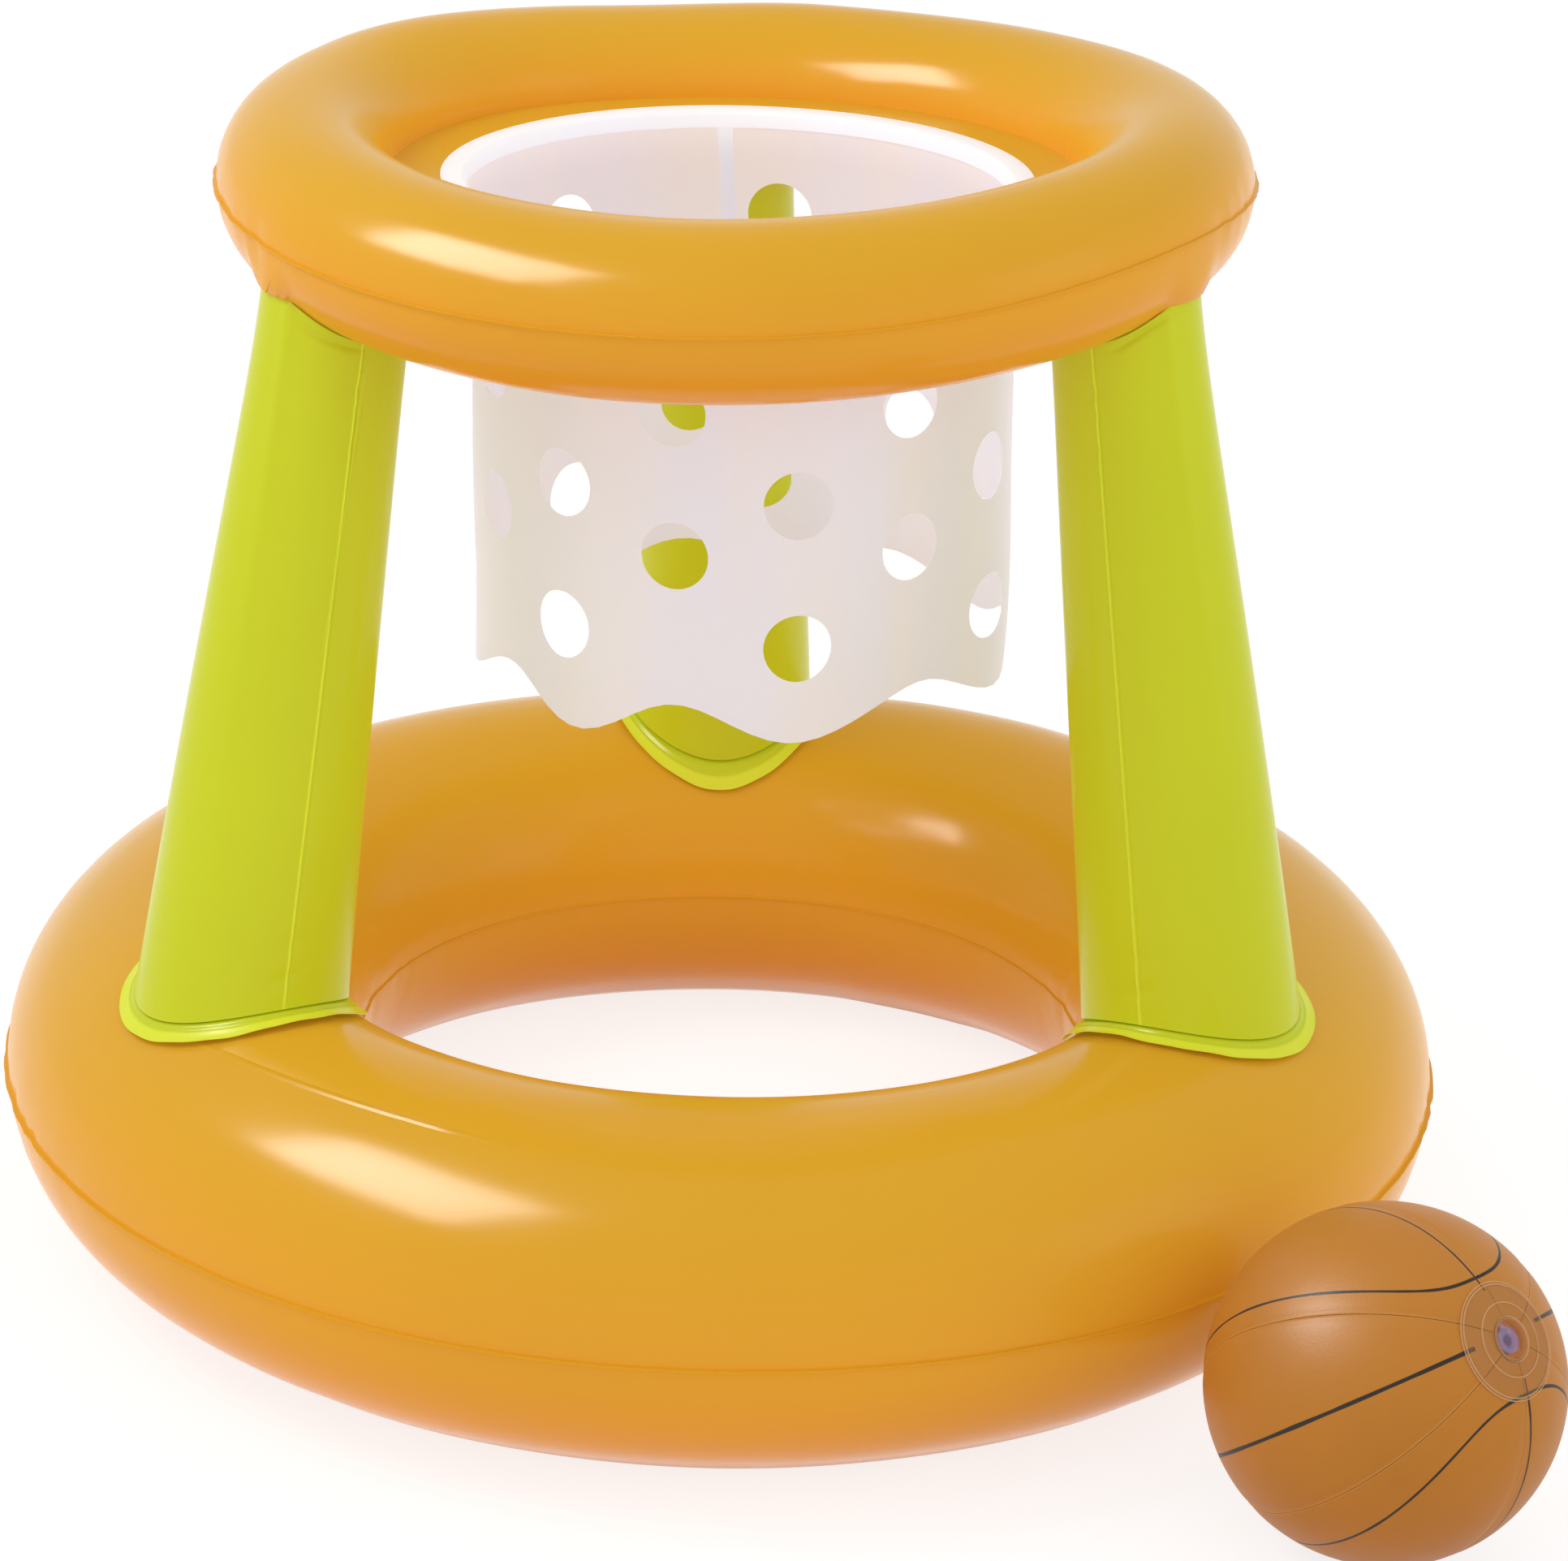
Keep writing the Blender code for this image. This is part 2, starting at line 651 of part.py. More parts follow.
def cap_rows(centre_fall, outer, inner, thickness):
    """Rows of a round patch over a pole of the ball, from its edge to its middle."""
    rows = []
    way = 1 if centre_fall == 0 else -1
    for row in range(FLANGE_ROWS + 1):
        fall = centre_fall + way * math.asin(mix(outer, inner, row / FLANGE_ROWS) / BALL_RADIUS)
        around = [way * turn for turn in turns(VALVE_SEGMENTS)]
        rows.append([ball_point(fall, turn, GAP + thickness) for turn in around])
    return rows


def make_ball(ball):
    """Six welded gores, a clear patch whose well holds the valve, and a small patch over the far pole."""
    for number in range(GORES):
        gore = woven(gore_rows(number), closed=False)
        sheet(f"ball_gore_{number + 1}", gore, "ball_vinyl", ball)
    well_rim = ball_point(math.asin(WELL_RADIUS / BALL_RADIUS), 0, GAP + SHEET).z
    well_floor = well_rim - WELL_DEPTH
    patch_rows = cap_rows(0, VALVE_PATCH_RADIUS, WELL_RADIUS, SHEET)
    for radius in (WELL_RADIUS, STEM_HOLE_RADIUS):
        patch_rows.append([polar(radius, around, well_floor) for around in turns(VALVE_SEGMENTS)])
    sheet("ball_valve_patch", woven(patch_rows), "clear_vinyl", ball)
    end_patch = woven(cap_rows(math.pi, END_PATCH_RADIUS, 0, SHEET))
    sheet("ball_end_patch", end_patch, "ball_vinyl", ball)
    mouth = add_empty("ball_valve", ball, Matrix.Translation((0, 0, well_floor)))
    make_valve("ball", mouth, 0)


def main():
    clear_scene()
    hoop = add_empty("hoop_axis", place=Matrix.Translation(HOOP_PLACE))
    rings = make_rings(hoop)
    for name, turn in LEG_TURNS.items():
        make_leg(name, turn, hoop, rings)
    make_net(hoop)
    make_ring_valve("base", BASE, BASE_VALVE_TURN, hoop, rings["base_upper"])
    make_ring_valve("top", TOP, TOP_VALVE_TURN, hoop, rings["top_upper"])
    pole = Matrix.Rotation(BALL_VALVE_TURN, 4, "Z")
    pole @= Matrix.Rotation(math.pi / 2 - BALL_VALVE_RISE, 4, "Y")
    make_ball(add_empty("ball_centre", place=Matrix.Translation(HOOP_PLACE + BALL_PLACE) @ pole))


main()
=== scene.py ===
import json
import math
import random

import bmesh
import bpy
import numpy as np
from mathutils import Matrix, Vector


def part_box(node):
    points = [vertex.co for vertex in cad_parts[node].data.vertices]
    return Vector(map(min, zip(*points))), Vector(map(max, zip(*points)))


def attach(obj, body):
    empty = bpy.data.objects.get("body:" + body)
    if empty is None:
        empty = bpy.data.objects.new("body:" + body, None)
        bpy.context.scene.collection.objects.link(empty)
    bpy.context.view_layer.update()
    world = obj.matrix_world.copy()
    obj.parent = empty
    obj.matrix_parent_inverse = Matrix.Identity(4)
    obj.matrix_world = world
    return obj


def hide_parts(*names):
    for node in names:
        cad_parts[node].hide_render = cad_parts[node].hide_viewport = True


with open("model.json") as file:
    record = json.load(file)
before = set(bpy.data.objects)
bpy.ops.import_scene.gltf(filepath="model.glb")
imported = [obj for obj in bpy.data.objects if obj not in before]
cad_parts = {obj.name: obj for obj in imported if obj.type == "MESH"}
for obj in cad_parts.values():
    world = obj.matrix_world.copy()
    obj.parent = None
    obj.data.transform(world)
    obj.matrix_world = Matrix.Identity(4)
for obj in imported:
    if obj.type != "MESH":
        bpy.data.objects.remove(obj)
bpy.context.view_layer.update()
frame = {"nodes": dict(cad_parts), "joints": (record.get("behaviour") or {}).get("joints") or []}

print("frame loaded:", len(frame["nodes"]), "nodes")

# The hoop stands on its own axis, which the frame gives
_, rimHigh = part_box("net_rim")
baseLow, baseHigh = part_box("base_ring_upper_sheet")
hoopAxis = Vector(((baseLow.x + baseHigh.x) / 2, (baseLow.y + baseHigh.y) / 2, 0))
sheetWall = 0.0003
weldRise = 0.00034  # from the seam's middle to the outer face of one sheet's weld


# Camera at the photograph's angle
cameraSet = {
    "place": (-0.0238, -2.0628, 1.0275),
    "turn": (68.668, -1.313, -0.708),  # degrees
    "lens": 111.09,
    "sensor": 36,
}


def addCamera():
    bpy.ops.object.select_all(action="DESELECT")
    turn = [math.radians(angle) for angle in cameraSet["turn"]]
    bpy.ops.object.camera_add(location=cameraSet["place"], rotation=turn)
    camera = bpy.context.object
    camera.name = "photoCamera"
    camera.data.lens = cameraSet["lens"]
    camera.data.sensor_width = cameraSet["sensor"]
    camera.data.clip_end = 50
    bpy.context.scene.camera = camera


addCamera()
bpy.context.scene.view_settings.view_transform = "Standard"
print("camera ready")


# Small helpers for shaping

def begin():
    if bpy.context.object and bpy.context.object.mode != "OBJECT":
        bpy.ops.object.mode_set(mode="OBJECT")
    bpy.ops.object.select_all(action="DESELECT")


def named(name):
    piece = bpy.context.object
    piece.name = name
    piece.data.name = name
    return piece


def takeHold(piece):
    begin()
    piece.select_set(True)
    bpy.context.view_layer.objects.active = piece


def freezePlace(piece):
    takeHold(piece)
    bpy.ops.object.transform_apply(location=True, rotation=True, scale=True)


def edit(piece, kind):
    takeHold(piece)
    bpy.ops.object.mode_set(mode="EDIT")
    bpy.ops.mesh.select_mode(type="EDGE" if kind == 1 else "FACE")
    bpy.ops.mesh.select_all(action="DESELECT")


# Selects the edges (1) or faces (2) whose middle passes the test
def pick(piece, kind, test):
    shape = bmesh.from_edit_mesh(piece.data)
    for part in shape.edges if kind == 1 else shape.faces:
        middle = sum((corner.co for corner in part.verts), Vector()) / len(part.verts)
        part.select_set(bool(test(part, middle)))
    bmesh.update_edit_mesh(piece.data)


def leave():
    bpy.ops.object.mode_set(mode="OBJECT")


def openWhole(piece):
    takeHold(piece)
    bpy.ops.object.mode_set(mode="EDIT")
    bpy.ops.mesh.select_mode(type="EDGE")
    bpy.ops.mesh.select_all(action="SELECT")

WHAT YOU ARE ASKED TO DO
Word for word, restate all of the data shown above.

RESPONSE BELOW
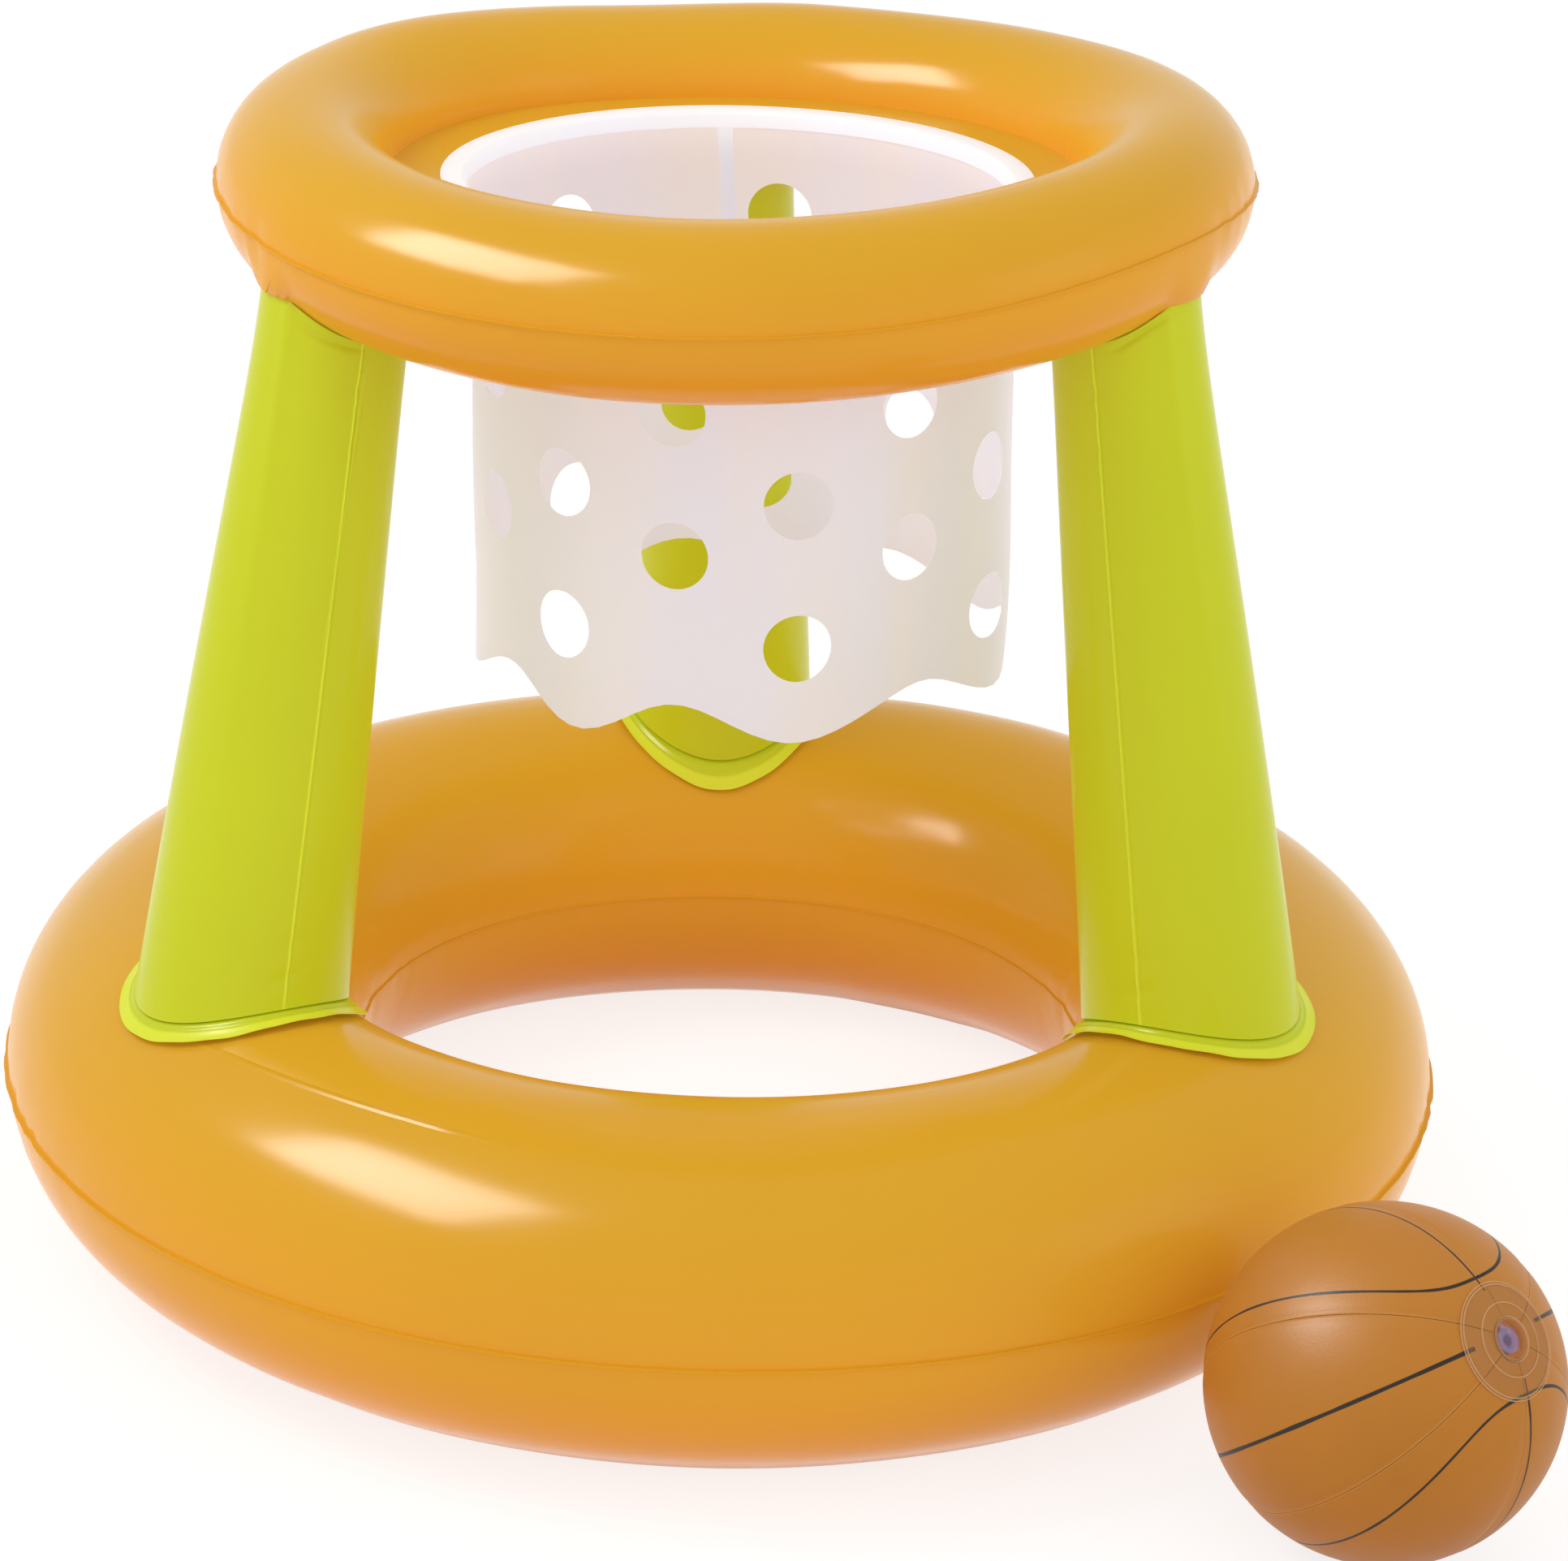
Keep writing the Blender code for this image. This is part 2, starting at line 651 of part.py. More parts follow.
def cap_rows(centre_fall, outer, inner, thickness):
    """Rows of a round patch over a pole of the ball, from its edge to its middle."""
    rows = []
    way = 1 if centre_fall == 0 else -1
    for row in range(FLANGE_ROWS + 1):
        fall = centre_fall + way * math.asin(mix(outer, inner, row / FLANGE_ROWS) / BALL_RADIUS)
        around = [way * turn for turn in turns(VALVE_SEGMENTS)]
        rows.append([ball_point(fall, turn, GAP + thickness) for turn in around])
    return rows


def make_ball(ball):
    """Six welded gores, a clear patch whose well holds the valve, and a small patch over the far pole."""
    for number in range(GORES):
        gore = woven(gore_rows(number), closed=False)
        sheet(f"ball_gore_{number + 1}", gore, "ball_vinyl", ball)
    well_rim = ball_point(math.asin(WELL_RADIUS / BALL_RADIUS), 0, GAP + SHEET).z
    well_floor = well_rim - WELL_DEPTH
    patch_rows = cap_rows(0, VALVE_PATCH_RADIUS, WELL_RADIUS, SHEET)
    for radius in (WELL_RADIUS, STEM_HOLE_RADIUS):
        patch_rows.append([polar(radius, around, well_floor) for around in turns(VALVE_SEGMENTS)])
    sheet("ball_valve_patch", woven(patch_rows), "clear_vinyl", ball)
    end_patch = woven(cap_rows(math.pi, END_PATCH_RADIUS, 0, SHEET))
    sheet("ball_end_patch", end_patch, "ball_vinyl", ball)
    mouth = add_empty("ball_valve", ball, Matrix.Translation((0, 0, well_floor)))
    make_valve("ball", mouth, 0)


def main():
    clear_scene()
    hoop = add_empty("hoop_axis", place=Matrix.Translation(HOOP_PLACE))
    rings = make_rings(hoop)
    for name, turn in LEG_TURNS.items():
        make_leg(name, turn, hoop, rings)
    make_net(hoop)
    make_ring_valve("base", BASE, BASE_VALVE_TURN, hoop, rings["base_upper"])
    make_ring_valve("top", TOP, TOP_VALVE_TURN, hoop, rings["top_upper"])
    pole = Matrix.Rotation(BALL_VALVE_TURN, 4, "Z")
    pole @= Matrix.Rotation(math.pi / 2 - BALL_VALVE_RISE, 4, "Y")
    make_ball(add_empty("ball_centre", place=Matrix.Translation(HOOP_PLACE + BALL_PLACE) @ pole))


main()
=== scene.py ===
import json
import math
import random

import bmesh
import bpy
import numpy as np
from mathutils import Matrix, Vector


def part_box(node):
    points = [vertex.co for vertex in cad_parts[node].data.vertices]
    return Vector(map(min, zip(*points))), Vector(map(max, zip(*points)))


def attach(obj, body):
    empty = bpy.data.objects.get("body:" + body)
    if empty is None:
        empty = bpy.data.objects.new("body:" + body, None)
        bpy.context.scene.collection.objects.link(empty)
    bpy.context.view_layer.update()
    world = obj.matrix_world.copy()
    obj.parent = empty
    obj.matrix_parent_inverse = Matrix.Identity(4)
    obj.matrix_world = world
    return obj


def hide_parts(*names):
    for node in names:
        cad_parts[node].hide_render = cad_parts[node].hide_viewport = True


with open("model.json") as file:
    record = json.load(file)
before = set(bpy.data.objects)
bpy.ops.import_scene.gltf(filepath="model.glb")
imported = [obj for obj in bpy.data.objects if obj not in before]
cad_parts = {obj.name: obj for obj in imported if obj.type == "MESH"}
for obj in cad_parts.values():
    world = obj.matrix_world.copy()
    obj.parent = None
    obj.data.transform(world)
    obj.matrix_world = Matrix.Identity(4)
for obj in imported:
    if obj.type != "MESH":
        bpy.data.objects.remove(obj)
bpy.context.view_layer.update()
frame = {"nodes": dict(cad_parts), "joints": (record.get("behaviour") or {}).get("joints") or []}

print("frame loaded:", len(frame["nodes"]), "nodes")

# The hoop stands on its own axis, which the frame gives
_, rimHigh = part_box("net_rim")
baseLow, baseHigh = part_box("base_ring_upper_sheet")
hoopAxis = Vector(((baseLow.x + baseHigh.x) / 2, (baseLow.y + baseHigh.y) / 2, 0))
sheetWall = 0.0003
weldRise = 0.00034  # from the seam's middle to the outer face of one sheet's weld


# Camera at the photograph's angle
cameraSet = {
    "place": (-0.0238, -2.0628, 1.0275),
    "turn": (68.668, -1.313, -0.708),  # degrees
    "lens": 111.09,
    "sensor": 36,
}


def addCamera():
    bpy.ops.object.select_all(action="DESELECT")
    turn = [math.radians(angle) for angle in cameraSet["turn"]]
    bpy.ops.object.camera_add(location=cameraSet["place"], rotation=turn)
    camera = bpy.context.object
    camera.name = "photoCamera"
    camera.data.lens = cameraSet["lens"]
    camera.data.sensor_width = cameraSet["sensor"]
    camera.data.clip_end = 50
    bpy.context.scene.camera = camera


addCamera()
bpy.context.scene.view_settings.view_transform = "Standard"
print("camera ready")


# Small helpers for shaping

def begin():
    if bpy.context.object and bpy.context.object.mode != "OBJECT":
        bpy.ops.object.mode_set(mode="OBJECT")
    bpy.ops.object.select_all(action="DESELECT")


def named(name):
    piece = bpy.context.object
    piece.name = name
    piece.data.name = name
    return piece


def takeHold(piece):
    begin()
    piece.select_set(True)
    bpy.context.view_layer.objects.active = piece


def freezePlace(piece):
    takeHold(piece)
    bpy.ops.object.transform_apply(location=True, rotation=True, scale=True)


def edit(piece, kind):
    takeHold(piece)
    bpy.ops.object.mode_set(mode="EDIT")
    bpy.ops.mesh.select_mode(type="EDGE" if kind == 1 else "FACE")
    bpy.ops.mesh.select_all(action="DESELECT")


# Selects the edges (1) or faces (2) whose middle passes the test
def pick(piece, kind, test):
    shape = bmesh.from_edit_mesh(piece.data)
    for part in shape.edges if kind == 1 else shape.faces:
        middle = sum((corner.co for corner in part.verts), Vector()) / len(part.verts)
        part.select_set(bool(test(part, middle)))
    bmesh.update_edit_mesh(piece.data)


def leave():
    bpy.ops.object.mode_set(mode="OBJECT")


def openWhole(piece):
    takeHold(piece)
    bpy.ops.object.mode_set(mode="EDIT")
    bpy.ops.mesh.select_mode(type="EDGE")
    bpy.ops.mesh.select_all(action="SELECT")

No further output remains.